The polygons visualized at this stage:
image

The next steps in the cleaning script create a line that represents the antimeridian and splits the polygons there.

Part 2 of clean_data_v2.py
# remove the antimeridian polygons from the original gdf 
# so when the split ones are appeneded later, there won't be duplicates
perm.drop(polys_AM.index, inplace = True)

# SPLIT THE ANTIMERIDIAN POLYGONS:
# first create a line gdf at the 180th longitude,
# that's where the center is in this dataset according to metadata,
# but the units are meters, not degrees, so use 20,000,000 instead of 180
line_geometry = LineString([(0, -20000000), (0, 20000000)])
am = gpd.GeoDataFrame(geometry = [line_geometry])
# set the CRS to that of the polygons that need to be split
am.set_crs(polys_AM.crs, inplace = True)

# create empty lists to store the split polygons and their attributes
geoms_all = []
atts_all = []

# iterate over each geometry that crosses the antimeridian
for index, row in polys_AM.iterrows():
    # define the geometry and attributes separately
    geom = row['geometry']
    atts = row.drop('geometry')
    # append the atts to atts_all so we can append them to geoms after loop
    atts_all.append(atts)

    # return a boolean series that fits both the conditions:
    # 1) the line and geom do intersect, 
    # 2) the line and geom do not touch (share a boundary)
    line = am.loc[(am.geometry.intersects(geom)) & (~am.geometry.touches(geom))]
    # split the single geometry at the antimeridian,
    # outputing multiple geometries stored within a "geometrycollection" per row
    split_polys = split(geom, line.geometry.iloc[0])
    # convert the split polygons to a gdf in order to concatenate with the attributes
    #split_polys_gdf = gpd.GeoDataFrame(geometry = split_polys)
    #polys_with_atts = pd.concat([split_polys, atts], axis = 1)
    # add split polygons to the output list
    geoms_all.append(split_polys)

# create a GeoDataFrame from the split polygons
geoms_all_gdf = gpd.GeoDataFrame(geometry = geoms_all)
geoms_all_gdf.set_crs(polys_AM.crs, inplace = True)
# create a GeoDataFrame from the attributes of the split polygons
atts_all_gdf = pd.DataFrame(atts_all, index = [0, 1, 2, 3, 4, 5])
# combine the split polys with the attributes into one gdf
geoms_atts = pd.concat([geoms_all_gdf, atts_all_gdf], axis = 1)

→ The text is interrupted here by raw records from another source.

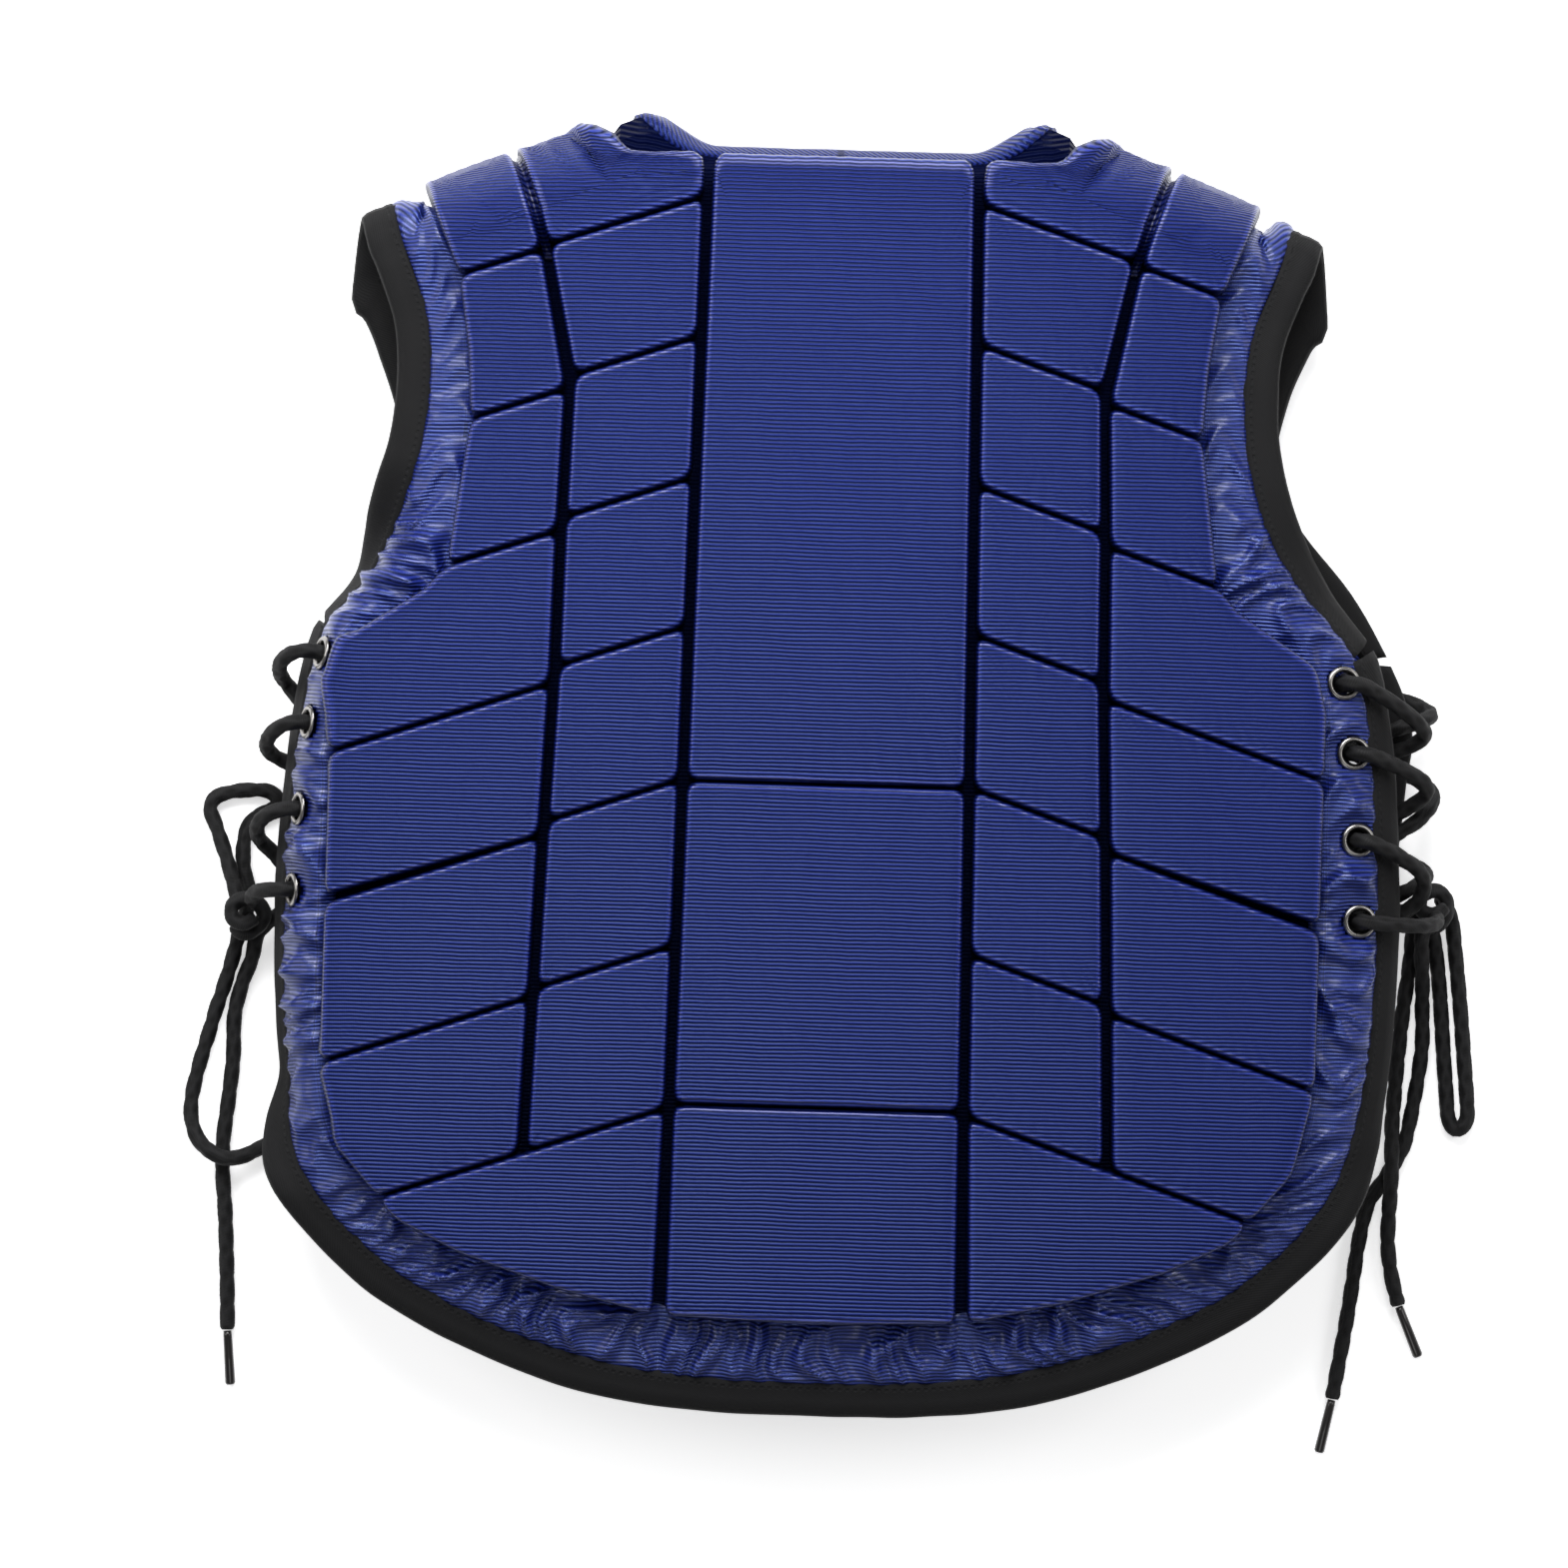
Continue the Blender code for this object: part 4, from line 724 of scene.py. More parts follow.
FRONT_NECK_EDGE = [
    (0.387, 0.860), (0.372, 0.780), (0.325, 0.705), (0.235, 0.650), (0.110, 0.622), (0.000, 0.617),
]
FRONT_ARMHOLE_EDGE = [
    (0.772, 0.720), (0.730, 0.630), (0.712, 0.530), (0.735, 0.430), (0.800, 0.345),
    (0.880, 0.262), (0.930, 0.186),
]
FRONT_SIDE_EDGE = [
    (0.930, 0.186), (0.962, 0.115), (0.955, 0.040), (0.940, -0.100), (0.935, -0.240),
    (0.905, -0.470), (0.850, -0.620), (0.762, -0.737), (0.538, -0.850), (0.269, -0.902), (0.000, -0.914),
]
NECK_SEAM_ACROSS = 0.390
ARMHOLE_SEAM_ACROSS = 0.794

# Along of the four eyelets of a laced edge, top to bottom, as shares of HALF_LENGTH
EYELET_ROWS = [0.148, 0.041, -0.092, -0.216]

# %% [markdown]
# The form is one bent surface: an arched back, a half-round fold at the shoulder and a flat front.
# A place on the pattern is turned into a point of that surface, and then moved outwards by its rise.
# Working on a flat pattern keeps the outlines as simple as a tailor's paper pieces.

# %% Laying the pattern over the form
def ramp(value, start, end):
    """A smooth step from 0 at start to 1 at end."""
    share = min(1.0, max(0.0, (value - start) / (end - start)))
    return share * share * (3.0 - 2.0 * share)


def crest(across):
    """Where the back panel starts to turn over, along the pattern."""
    return NECK_CREST - SHOULDER_SLOPE * max(0.0, abs(across) - NECK_HALF_WIDTH)


def side_of(across):
    return SIDES[1 if across >= 0 else -1]


def back_height(across, along):
    """Height of the back cloth above the floor, before its edge curls."""
    share = min(1.0, (crest(across) - along) / BACK_ARCH_LENGTH)
    arch = share * (2.0 - share)
    sag = side_of(across)["sag"] * (across / HALF_WIDTH) ** 2
    below = max(0.0, HEM_DROP_START - along) / (HALF_LENGTH + HEM_DROP_START)
    return CREST_LEVEL + (BACK_ARCH - sag) * arch - HEM_DROP * below ** 2


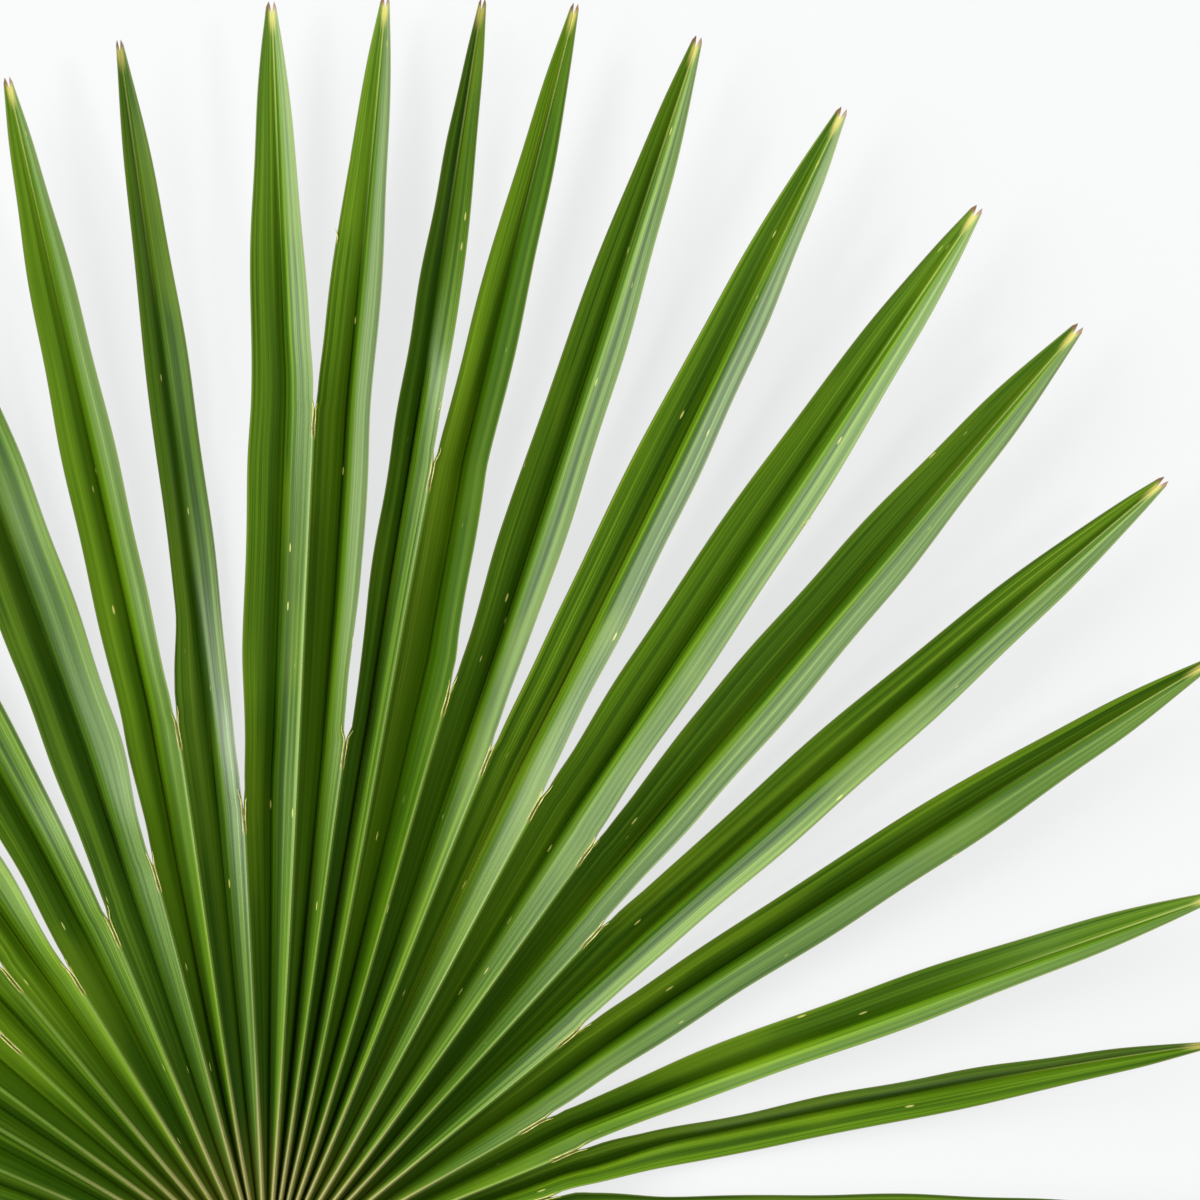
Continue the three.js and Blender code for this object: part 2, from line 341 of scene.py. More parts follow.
def closed_sheet(name, upper, lower, numbers):
    """Mesh from two grids of points and a dict of arrays, each with a value per grid point."""
    rows, columns = upper.shape[:2]
    count = rows * columns
    top = np.arange(count).reshape(rows, columns)
    under = top + count
    quad = [top[:-1, :-1], top[:-1, 1:], top[1:, 1:], top[1:, :-1]]
    upper_faces = np.stack(quad, axis=-1).reshape(-1, 4)
    lower_faces = upper_faces[:, ::-1] + count
    border = np.concatenate([top[0, :-1], top[:-1, -1], top[-1, :0:-1], top[:0:-1, 0]])
    after = np.roll(border, -1)
    rim = np.stack([border + count, after + count, after, border], axis=-1)
    faces = np.concatenate([upper_faces, lower_faces, rim])
    points = np.concatenate([upper.reshape(-1, 3), lower.reshape(-1, 3)])
    mesh = bpy.data.meshes.new(name)
    mesh.from_pydata(points, [], faces)
    mesh.polygons.foreach_set("use_smooth", np.ones(len(faces), bool))
    mesh.set_sharp_from_angle(angle=math.radians(SHEET_CREASE))
    side = np.concatenate([np.zeros(count), np.ones(count)])
    both = {key: np.tile(value.ravel(), 2) for key, value in numbers.items()}
    for key, values in {**both, "underside": side}.items():
        layer = mesh.attributes.new(key, "FLOAT", "POINT")
        layer.data.foreach_set("value", values.astype(np.float32))
    piece = bpy.data.objects.new(name, mesh)
    bpy.context.scene.collection.objects.link(piece)
    return piece


# %% [markdown]
# ## The leaflet as a function of two parameters
#
# One parameter runs outwards from the hub to the tip. The other runs across, from -1 at the left
# edge through 0 at the midrib to 1 at the right edge. Between midrib and edge the blade rises in
# two steps: steeply out of the fold, then at an even slope to the edge. The steep step belongs to
# the free part; in the joined web the flanks are nearly straight. At a crotch both edges draw back, so
# the slit stands open, and further out they ease back to the solids' edges. On top of that lie
#
# - narrow lengthwise waves, the stiff bundles of fibre that make the blade look pleated again,
# - the midrib, a thin cord that shows on top and stands out underneath,
# - a rounded crest where two neighbours are joined,
# - a gentle unevenness along the free part, because no leaflet grows quite straight.

# %% Surface of a leaflet
FOLD_SHARE = 0.36  # of the rise that is used up close to the midrib, where the leaflet is free
FOLD_SHARE_JOINED = 0.06  # the same in the joined web
FOLD_PLACE = 0.22  # of the half width, where the steep part ends
WAVES = 5.5  # lengthwise waves in each half
WAVE_HEIGHT = 0.006  # of the half width
RIB_TOP = 0.3  # mm that the midrib stands up in the fold
RIB_WIDTH = 0.6  # mm
CREST_DROP = 0.3  # mm
CREST_WIDTH = 0.7  # mm
CROTCH_OPENING = 0.65  # mm that each edge draws back from the crotch
WIDE_OPENING = 1.3  # mm, at the seam left of leaflet_18, which has torn wider
OVERLAP = 0.06  # mm that joined edges lap past the middle of the hairline, near the crotch
OVERLAP_START = 40  # mm before the crotch
WEB_INSIDE = 80  # mm before the crotch, where the web starts to give way
WEB_OUTSIDE = 45  # mm beyond the crotch, where nothing of the web is left
JOIN_FROM, JOIN_TO = -1, 2  # mm about the crotch, over which the join ends
OPEN_BY = 4  # mm beyond the crotch, where the slit is fully open
CLOSE_FROM, CLOSE_TO = 18, 60  # mm beyond the crotch, over which the edges ease back
FREE_BY = 60  # mm beyond the crotch, and
CALM_TIP = 70  # mm before the tip: between them a free edge is at its most uneven
EDGE_DRIFT = 0.3  # mm of sideways unevenness of a free edge
TWIST = 0.5  # mm that a free edge rises and sinks

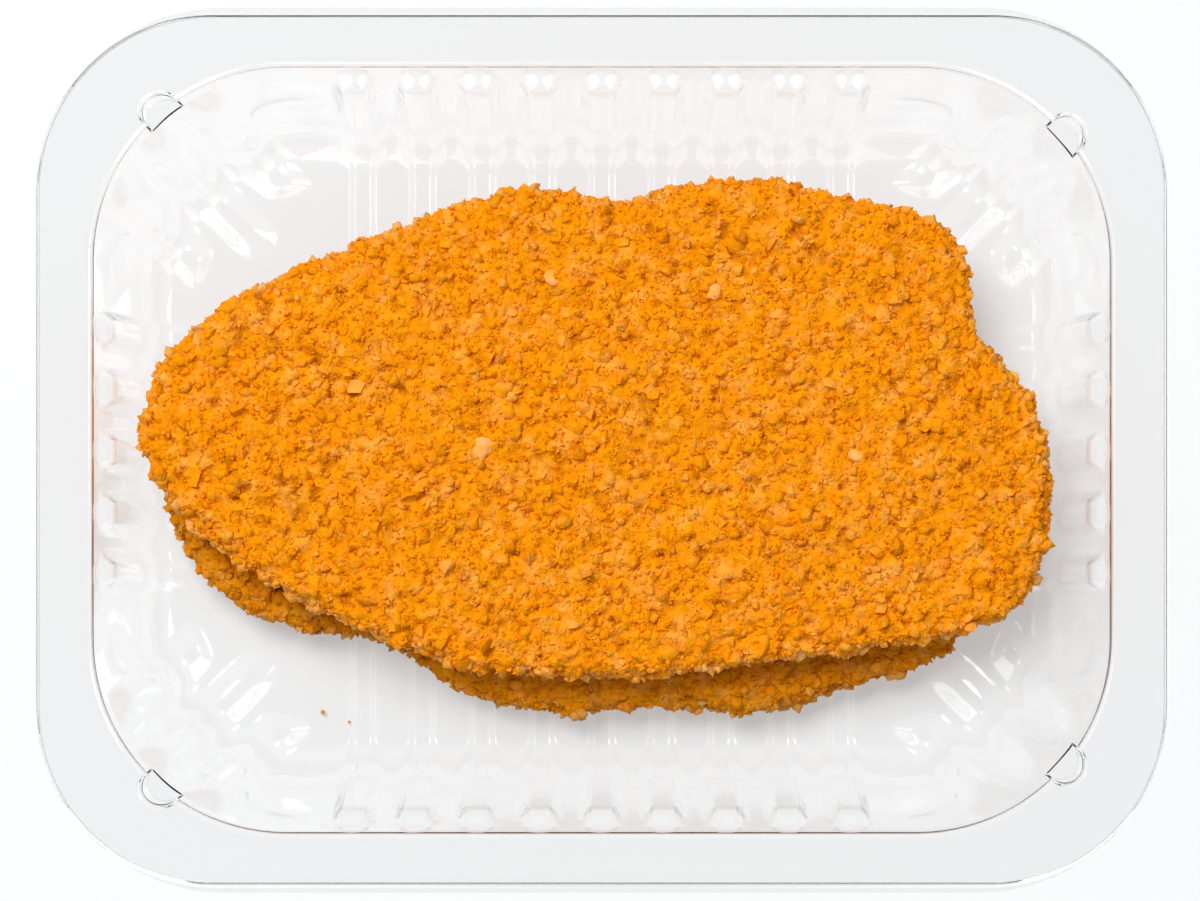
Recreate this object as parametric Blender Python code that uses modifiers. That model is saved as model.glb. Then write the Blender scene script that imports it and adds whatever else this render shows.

# separate the polygons from "geometrycollection" to individual polygon geoms
# 5 of the polygons are split once, and 1 polygon is split twice
split_polys_all = geoms_atts.explode(ignore_index = True, index_parts = False)

...

The polygons visualized at this stage:

image

Then we can test if this splitting worked for our intended purposes by converting the polygons at this stage to WGS84 and plotting the result in the same way.

transform
# convert the polygons to WGS84 to see how they are still deformed
split_polys_all.to_crs("EPSG:4326", inplace = True)
image

They still wrap around the world the opposite way when converted to WGS84.

@robyngit
Copy link
Member Author

@julietcohen, just exploring the CRS from this data...

perm.crs.name
# 'Sphere_ARC_INFO_Lambert_Azimuthal_Equal_Area'

perm.crs.to_epsg()
# None
More CRS Info
perm.crs.to_json_dict()

# output:
{'$schema': 'https://proj.org/schemas/v0.7/projjson.schema.json',
 'type': 'ProjectedCRS',
 'name': 'Sphere_ARC_INFO_Lambert_Azimuthal_Equal_Area',
 'base_crs': {'name': 'GCS_Sphere_ARC_INFO',
  'datum': {'type': 'GeodeticReferenceFrame',
   'name': 'D_Sphere_ARC_INFO',
   'ellipsoid': {'name': 'Sphere_ARC_INFO', 'radius': 6370997}},
  'coordinate_system': {'subtype': 'ellipsoidal',
   'axis': [{'name': 'Longitude',
     'abbreviation': 'lon',
     'direction': 'east',
     'unit': {'type': 'AngularUnit',
      'name': 'Degree',
      'conversion_factor': 0.0174532925199433}},
    {'name': 'Latitude',
     'abbreviation': 'lat',
     'direction': 'north',
     'unit': {'type': 'AngularUnit',
      'name': 'Degree',
      'conversion_factor': 0.0174532925199433}}]}},
 'conversion': {'name': 'unnamed',
  'method': {'name': 'Lambert Azimuthal Equal Area (Spherical)',
   'id': {'authority': 'EPSG', 'code': 1027}},
  'parameters': [{'name': 'Latitude of natural origin',
    'value': 90,
    'unit': {'type': 'AngularUnit',
     'name': 'Degree',
     'conversion_factor': 0.0174532925199433},
    'id': {'authority': 'EPSG', 'code': 8801}},
   {'name': 'Longitude of natural origin',
    'value': 180,
    'unit': {'type': 'AngularUnit',
     'name': 'Degree',
     'conversion_factor': 0.0174532925199433},
    'id': {'authority': 'EPSG', 'code': 8802}},
   {'name': 'False easting',
    'value': 0,
    'unit': 'metre',
    'id': {'authority': 'EPSG', 'code': 8806}},
   {'name': 'False northing',
    'value': 0,
    'unit': 'metre',
    'id': {'authority': 'EPSG', 'code': 8807}}]},
 'coordinate_system': {'subtype': 'Cartesian',
  'axis': [{'name': 'Easting',
    'abbreviation': '',
    'direction': 'east',
    'unit': 'metre'},
   {'name': 'Northing',
    'abbreviation': '',
    'direction': 'north',
    'unit': 'metre'}]}}

This seems to be a projection without a EPSG code. If you try setting it to EPSG:9820 (perm.set_crs(9820, allow_override=True)), you get an error from the Proj library: CRSError: Invalid projection: EPSG:9820: (Internal Proj Error: proj_create: crs not found). I'm not sure 9820 is the identifier for this projection anyways. In their paper, the authors say they used the the Lambert Azimuthal Equal Area Polar Projection. The only information that I could find out about this projection really is that it is identified as SR-ORG:80, and someone had the exact issue you did with it in geopandas (see: geopandas issue: "to_crs error for polygons crossing the -180 degree meridian"). They indicated that reprojecting in ArcMap works.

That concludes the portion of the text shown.